The reason that the alleged diversion of EHOC's resources is sufficient injury in fact to survive judgment on the pleadings on the issue of FHA standing but insufficient on the issue of ADA standing stems from the types of injuries each act seeks to remedy. Case law provides some authority for the proposition that any injury in fact — even mere diversion of resources — caused by allegedly unfair housing practices can establish standing under the FHA. See Havens, 455 U.S. at 379 (finding injury in fact when Defendants' alleged discrimination forced Plaintiff organization "to devote significant resources to identify and counteract the [. . .] racially discriminatory steering practices."); Spann, 899 F.2d at 27 (finding injury in fact when Plaintiffs were allegedly forced to devote more time and resources to education in a particular apartment complex that was the subject of allegedly discriminatory advertising). With respect to the ADA, however, the Eighth Circuit has specifically held that associational standing will not be granted to associations that have not suffered discrimination unless the association sues on behalf of specific individuals who have been the victims of the particular kind of discrimination prohibited by the ADA — in this case, denial of access to public accommodations. See Mo. Prot. and Advocacy Servs., 499 F.3d at 809-12 (holding that an ADA action brought by a federally-funded advocacy organization "may not properly go forward without the participation of one or more individual[s] [ . . .] with specific claims.").
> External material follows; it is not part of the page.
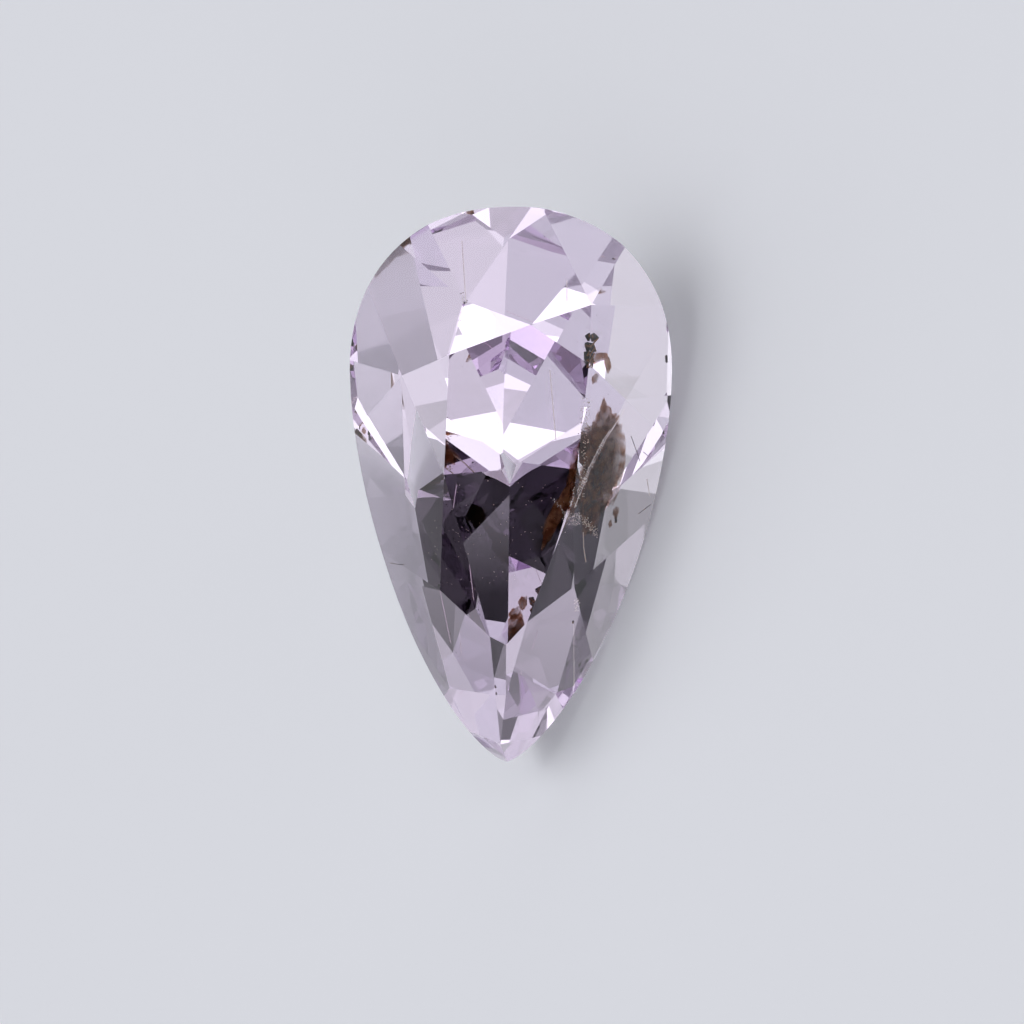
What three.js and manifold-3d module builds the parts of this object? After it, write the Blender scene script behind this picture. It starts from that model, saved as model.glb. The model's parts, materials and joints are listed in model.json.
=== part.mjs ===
// A pear-cut kunzite: a brilliant crown over a keeled pavilion, cut from one crystal.
//
// The stone is ground facet by facet from a pear-shaped prism, as on a lap, in the cutter's frame:
// the table faces +Z, the head of the pear points to +Y, and the girdle's upper edge is at z = 0.
// It is then laid on one broad flank facet of its pavilion, because it can't stand on its point.
// Units are millimetres and degrees. A bearing runs anticlockwise from +X, seen from the table.

import * as THREE from "three";
import { mergeVertices } from "three/addons/utils/BufferGeometryUtils.js";
import Module from "manifold-3d";

const wasm = await Module();
wasm.setup();

// Girdle outline: a superellipse round the head, and two flanks that bow out to a blunt point.
const WIDTH = 7.55;
const HEAD_LENGTH = 3.86;
const TAIL_LENGTH = 9.14;
const WIDEST_Y = 2.64;
const HEAD_FULLNESS = 2.2;
const FLANK_BOW = 1.7;
const POINT_BLUNTNESS = 0.7;
const POINT_SHIFT = -0.1;
const POINT_SHIFT_LENGTH = 4.7;
const HEAD_STEPS = 48;
const FLANK_STEPS = 28;

// Heights.
const CROWN_HEIGHT = 1.88;
const GIRDLE_THICKNESS = 0.35;
const CULET_DEPTH = 5;

// The crown's main facets: the table corner where each starts, its bearing and its angle.
const CROWN_MAINS = {
  head: { corner: [0.43, 3.55], bearing: 90, angle: 33.2 },
  leftShoulder: { corner: [-1.44, 2.85], bearing: 141.2, angle: 36.8 },
  leftSide: { corner: [-1.56, 0.07], bearing: -166.3, angle: 47.4 },
  leftTail: { corner: [-0.5, -3.64], bearing: -154.9, angle: 53 },
  rightTail: { corner: [0.36, -3.3], bearing: -32, angle: 48.4 },
  rightSide: { corner: [1.41, -0.56], bearing: -14.1, angle: 47.3 },
  rightShoulder: { corner: [1.78, 2.64], bearing: 11.4, angle: 43.3 },
};
const POINT_CORNER = [-0.13, -3.83];

// Where each star's tip lies, as a share of the crown's height, and the points of the girdle that
// the upper halves below it run between, each as its side of the stone and its height y.
const STARS = [
  { between: ["head", "leftShoulder"], tipHeight: 0.8, halves: [[1, 6.46], [-1, 6.06], [-1, 4.84]] },
  { between: ["leftShoulder", "leftSide"], tipHeight: 0.77, halves: [[-1, 4.82], [-1, 2.88], [-1, 0.65]] },
  { between: ["leftSide", "leftTail"], tipHeight: 0.59, halves: [[-1, -0.44], [-1, -4]] },
  { between: ["rightTail", "rightSide"], tipHeight: 0.71, halves: [[1, -4.7], [1, -0.21]] },
  { between: ["rightSide", "rightShoulder"], tipHeight: 0.65, halves: [[1, 0.07], [1, 2.06], [1, 3.97]] },
  { between: ["rightShoulder", "head"], tipHeight: 0.83, halves: [[1, 4], [1, 5.54], [1, 6.46]] },
];
const RIDGE_END = [-0.13, -4.99];
const POINT_BROW_HEIGHT = 0.42;
const POINT_BLUNTING_Y = -5.9;

// The pavilion's facets, each by its turn from the head and its angle, on the left and the right of
// the keel. The mains run down to the keel. Narrow, steeper breaks lie between them along the girdle.
const PAVILION_HEAD_ANGLE = 48.6;
const PAVILION_PAIRS = {
  headTip: { left: { turn: 8.6, angle: 55.5 }, right: { turn: 8.6, angle: 59.3 } },
  headBreak: { left: { turn: 15.2, angle: 58.3 }, right: { turn: 15.4, angle: 57.3 } },
  brow: { left: { turn: 29.5, angle: 41.1 }, right: { turn: 29.6, angle: 40.1 } },
  shoulder: { left: { turn: 42.8, angle: 42.2 }, right: { turn: 44.6, angle: 41.1 } },
  shoulderBreak: { left: { turn: 63.9, angle: 68.2 }, right: { turn: 63.5, angle: 69 } },
  side: { left: { turn: 88, angle: 59.6 }, right: { turn: 86, angle: 61.5 } },
  sideBreak: { left: { turn: 97.3, angle: 65.3 }, right: { turn: 97.1, angle: 64.8 } },
  flank: { left: { turn: 107, angle: 54 }, right: { turn: 108.8, angle: 53.6 } },
  flankBreak: { left: { turn: 110.7, angle: 57.6 }, right: { turn: 110.1, angle: 60.2 } },
  upperTail: { left: { turn: 115.1, angle: 58.3 }, right: { turn: 116.1, angle: 60.2 } },
  tailBreak: { left: { turn: 117.2, angle: 65.4 }, right: { turn: 120, angle: 64 } },
  tail: { left: { turn: 129, angle: 64.1 }, right: { turn: 128.2, angle: 63.5 } },
  tip: { left: { turn: 134.6, angle: 59.6 }, right: { turn: 134.5, angle: 57.9 } },
};

const RESTING_FACET = "flankRight";

const HEAD_BEARING = 90;
const UP = new THREE.Vector3(0, 0, 1);
const PAVILION_ROOM = 8;
const LAP_SIZE = 40;
const WELD_TOLERANCE = 1e-4;

// The outline's half width at height y.
function halfWidth(y) {
  if (y >= WIDEST_Y) {
    const rise = Math.min((y - WIDEST_Y) / HEAD_LENGTH, 1);
    return (WIDTH / 2) * (1 - rise ** HEAD_FULLNESS) ** (1 / HEAD_FULLNESS);
  }
  const fall = Math.min((WIDEST_Y - y) / TAIL_LENGTH, 1);
  return (WIDTH / 2) * (1 - fall ** FLANK_BOW) ** POINT_BLUNTNESS;
}

// A point on the girdle's upper edge: side is -1 on the left and 1 on the right.
function rimPoint(side, y) {
  const fromPoint = y - (WIDEST_Y - TAIL_LENGTH);
  const drift = POINT_SHIFT * Math.max(0, 1 - fromPoint / POINT_SHIFT_LENGTH);
  return new THREE.Vector3(drift + side * halfWidth(y), y, 0);
}

// The closed outline, anticlockwise from the right-hand widest point.
function outlinePoints() {
  const points = [];
  for (let i = 0; i <= HEAD_STEPS; i++) {
    const turn = (Math.PI * i) / HEAD_STEPS;
    const share = Math.abs(Math.cos(turn)) ** (2 / HEAD_FULLNESS);
    const rise = (1 - share ** HEAD_FULLNESS) ** (1 / HEAD_FULLNESS);
    points.push(rimPoint(Math.sign(Math.cos(turn)), WIDEST_Y + HEAD_LENGTH * rise));
  }
  for (const side of [-1, 1]) {
    for (let i = 1; i < FLANK_STEPS; i++) {
      const share = side < 0 ? i / FLANK_STEPS : 1 - i / FLANK_STEPS;
      points.push(rimPoint(side, WIDEST_Y - TAIL_LENGTH * share * (2 - share)));
    }
    if (side < 0) points.push(rimPoint(side, WIDEST_Y - TAIL_LENGTH));
  }
  return points;
}

// The least distance from the frame's axis that holds the whole outline on the given bearing.
function outlineReach(outline, bearing) {
  const turn = THREE.MathUtils.degToRad(bearing);
  const across = new THREE.Vector3(Math.cos(turn), Math.sin(turn), 0);
  return Math.max(...outline.map((point) => point.dot(across)));
}

// A facet's plane through a point, with its normal out of the stone: facing is 1 on the crown.
function facetPlane(point, bearing, angle, facing) {
  const turn = THREE.MathUtils.degToRad(bearing);
  const tilt = THREE.MathUtils.degToRad(angle);
  const normal = new THREE.Vector3(
    Math.cos(turn) * Math.sin(tilt),
    Math.sin(turn) * Math.sin(tilt),
    facing * Math.cos(tilt),
  );
  return new THREE.Plane().setFromNormalAndCoplanarPoint(normal, point);
}

// A crown facet's plane through three points.
function planeThrough(a, b, c) {
  const plane = new THREE.Plane().setFromCoplanarPoints(a, b, c);
  return plane.normal.z < 0 ? plane.negate() : plane;
}

// The height of a plane above the point (x, y).
function heightOn(plane, x, y) {
  return -(plane.constant + plane.normal.x * x + plane.normal.y * y) / plane.normal.z;
}

// The point at height z where two planes meet.
function meetingPoint(first, second, z) {
  const a = -first.constant - first.normal.z * z;
  const b = -second.constant - second.normal.z * z;
  const spread = first.normal.x * second.normal.y - second.normal.x * first.normal.y;
  return new THREE.Vector3(
    (a * second.normal.y - b * first.normal.y) / spread,
    (first.normal.x * b - second.normal.x * a) / spread,
    z,
  );
}

// The crown: the table, the mains, a star facet from each stretch of table edge down to the tip
// where it meets both mains, and the upper halves that fall from each star's tip to the girdle.
function crownFacets() {
  const mains = {};
  const corners = {};
  for (const [name, { corner, bearing, angle }] of Object.entries(CROWN_MAINS)) {
    corners[name] = new THREE.Vector3(...corner, CROWN_HEIGHT);
    mains[name] = facetPlane(corners[name], bearing, angle, 1);
  }
  const table = new THREE.Plane(new THREE.Vector3(0, 0, 1), -CROWN_HEIGHT);
  const facets = [table, ...Object.values(mains)];

  for (const { between: [one, other], tipHeight, halves } of STARS) {
    const tip = meetingPoint(mains[one], mains[other], tipHeight * CROWN_HEIGHT);
    facets.push(planeThrough(corners[one], corners[other], tip));
    for (let i = 1; i < halves.length; i++) {
      facets.push(planeThrough(tip, rimPoint(...halves[i - 1]), rimPoint(...halves[i])));
    }
  }

  // Two narrow facets run from the table's lowest corner to the point, with a ridge between them.
  const pointCorner = new THREE.Vector3(...POINT_CORNER, CROWN_HEIGHT);
  const ridgeEnd = new THREE.Vector3(...RIDGE_END, heightOn(mains.rightTail, ...RIDGE_END));
  facets.push(planeThrough(corners.leftTail, pointCorner, ridgeEnd));
  facets.push(planeThrough(pointCorner, corners.rightTail, ridgeEnd));

  // The point itself is blunted on both sides.
  const brow = meetingPoint(mains.leftTail, mains.rightTail, POINT_BROW_HEIGHT * CROWN_HEIGHT);
  for (const side of [-1, 1]) {
    const blunting = planeThrough(
      brow,
      rimPoint(side, POINT_BLUNTING_Y),
      rimPoint(side, WIDEST_Y - TAIL_LENGTH),
    );
    facets.push(blunting);
  }
  return facets;
}

// The pavilion: every facet starts at the girdle's lower edge where it touches the outline.
function pavilionFacets(outline) {
  const facetAt = (bearing, angle) => {
    const turn = THREE.MathUtils.degToRad(bearing);
    const reach = outlineReach(outline, bearing);
    const start = new THREE.Vector3(
      Math.cos(turn) * reach,
      Math.sin(turn) * reach,
      -GIRDLE_THICKNESS,
    );
    return facetPlane(start, bearing, angle, -1);
  };
  const facets = {
    head: facetAt(HEAD_BEARING, PAVILION_HEAD_ANGLE),
    culet: new THREE.Plane(UP.clone().negate(), -CULET_DEPTH),
  };
  for (const [name, { left, right }] of Object.entries(PAVILION_PAIRS)) {
    facets[`${name}Left`] = facetAt(HEAD_BEARING + left.turn, left.angle);
    facets[`${name}Right`] = facetAt(HEAD_BEARING - right.turn, right.angle);
  }
  return facets;
}

// A three.js geometry as a manifold-3d solid: only positions are kept, with shared vertices merged.
function solidOf(geometry) {
  const bare = geometry.clone();
  bare.deleteAttribute("normal");
  bare.deleteAttribute("uv");
  const merged = mergeVertices(bare, WELD_TOLERANCE);
  return new wasm.Manifold(
    new wasm.Mesh({
      numProp: 3,
      vertProperties: merged.attributes.position.array,
      triVerts: new Uint32Array(merged.index.array),
    }),
  );
}

// The stone with everything beyond a facet's plane ground away.
function grind(stone, facet) {
  const lap = new THREE.BoxGeometry(LAP_SIZE, LAP_SIZE, LAP_SIZE);
  lap.translate(0, 0, LAP_SIZE / 2);
  lap.applyQuaternion(new THREE.Quaternion().setFromUnitVectors(UP, facet.normal));
  const centre = facet.coplanarPoint(new THREE.Vector3());
  lap.translate(centre.x, centre.y, centre.z);
  return stone.subtract(solidOf(lap));
}

// The girdle's prism, ground to the finished stone.
function cutStone(facets, outline) {
  const shape = new THREE.Shape(outline.map((point) => new THREE.Vector2(point.x, point.y)));
  const rough = new THREE.ExtrudeGeometry(shape, {
    depth: CROWN_HEIGHT + PAVILION_ROOM,
    bevelEnabled: false,
  });
  rough.translate(0, 0, -PAVILION_ROOM);
  const { vertProperties, triVerts } = facets.reduce(grind, solidOf(rough)).getMesh();
  const geometry = new THREE.BufferGeometry();
  geometry.setAttribute("position", new THREE.BufferAttribute(vertProperties, 3));
  geometry.setIndex(new THREE.BufferAttribute(triVerts, 1));
  return geometry;
}

// Turns the stone so that a facet lies on the ground and the head points along +X.
function layOn(facet, geometry) {
  const facetDown = new THREE.Quaternion().setFromUnitVectors(facet.normal, UP.clone().negate());
  const head = new THREE.Vector3(0, 1, 0).applyQuaternion(facetDown);
  const headAlongX = new THREE.Quaternion().setFromAxisAngle(UP, -Math.atan2(head.y, head.x));
  const turn = headAlongX.multiply(facetDown);
  const box = new THREE.Box3().setFromBufferAttribute(
    geometry.clone().applyQuaternion(turn).attributes.position,
  );
  const rest = new THREE.Group();
  rest.quaternion.copy(turn);
  rest.position.set(-(box.min.x + box.max.x) / 2, -(box.min.y + box.max.y) / 2, -box.min.z);
  return rest;
}

const kunzite = new THREE.MeshStandardMaterial({
  color: 0xe4d7ec,
  roughness: 0.03,
  metalness: 0,
  transparent: true,
  opacity: 0.6,
  flatShading: true,
});

const outline = outlinePoints();
const pavilion = pavilionFacets(outline);
const geometry = cutStone([...crownFacets(), ...Object.values(pavilion)], outline);
geometry.computeVertexNormals();

const gem = new THREE.Mesh(geometry, kunzite);
gem.name = "kunzite_gem";

const rest = layOn(pavilion[RESTING_FACET], geometry);
rest.add(gem);

const root = new THREE.Group();
root.add(rest);

export default root;
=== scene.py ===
"""A loose kunzite in a pear cut, lying face up on a pale studio floor.

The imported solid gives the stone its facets. This script makes it a clear lilac crystal with fine
bright facet edges and a finely ground girdle, puts the flaws that it grew with inside it, and
lights it in a soft studio. Every flaw is placed by where it is seen from the camera, through the
facet above it, and by its depth below that facet.
"""

from __future__ import annotations

import json
import logging
import math
import random
from dataclasses import dataclass, field
from enum import Enum

import bmesh
import bpy
from mathutils import Matrix, Vector, noise
from mathutils.bvhtree import BVHTree

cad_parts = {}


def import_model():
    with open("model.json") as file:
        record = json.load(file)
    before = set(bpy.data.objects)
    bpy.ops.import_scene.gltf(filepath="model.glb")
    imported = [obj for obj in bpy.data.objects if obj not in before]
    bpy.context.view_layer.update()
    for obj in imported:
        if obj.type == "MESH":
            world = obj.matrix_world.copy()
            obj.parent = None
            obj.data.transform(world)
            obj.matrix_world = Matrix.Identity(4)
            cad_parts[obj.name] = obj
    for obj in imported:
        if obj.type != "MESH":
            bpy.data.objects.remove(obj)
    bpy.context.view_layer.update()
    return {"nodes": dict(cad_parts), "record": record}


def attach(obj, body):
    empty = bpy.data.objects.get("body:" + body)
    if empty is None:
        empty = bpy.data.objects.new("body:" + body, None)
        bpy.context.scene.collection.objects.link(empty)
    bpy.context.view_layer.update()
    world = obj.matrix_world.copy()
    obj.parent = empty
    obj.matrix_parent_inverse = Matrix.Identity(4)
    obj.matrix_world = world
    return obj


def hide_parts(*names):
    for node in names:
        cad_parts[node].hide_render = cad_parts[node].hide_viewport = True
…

Lighthouse Lodge makes another argument as to why portions of Count III are improperly pleaded and should therefore be stricken, but this Court declines to consider that argument, as the standing issue is sufficient to resolve the entirety of Count III.
III. Conclusion
Accordingly, it is hereby
ORDERED that Defendant Lighthouse Lodge Development, Co., LLC's motion to dismiss [Doc. # 18] is GRANTED as to Counts I and III and DENIED as to Count II. The alternative motion to strike Plaintiff's first amended complaint is DENIED as to Count II and moot as to Counts I and III.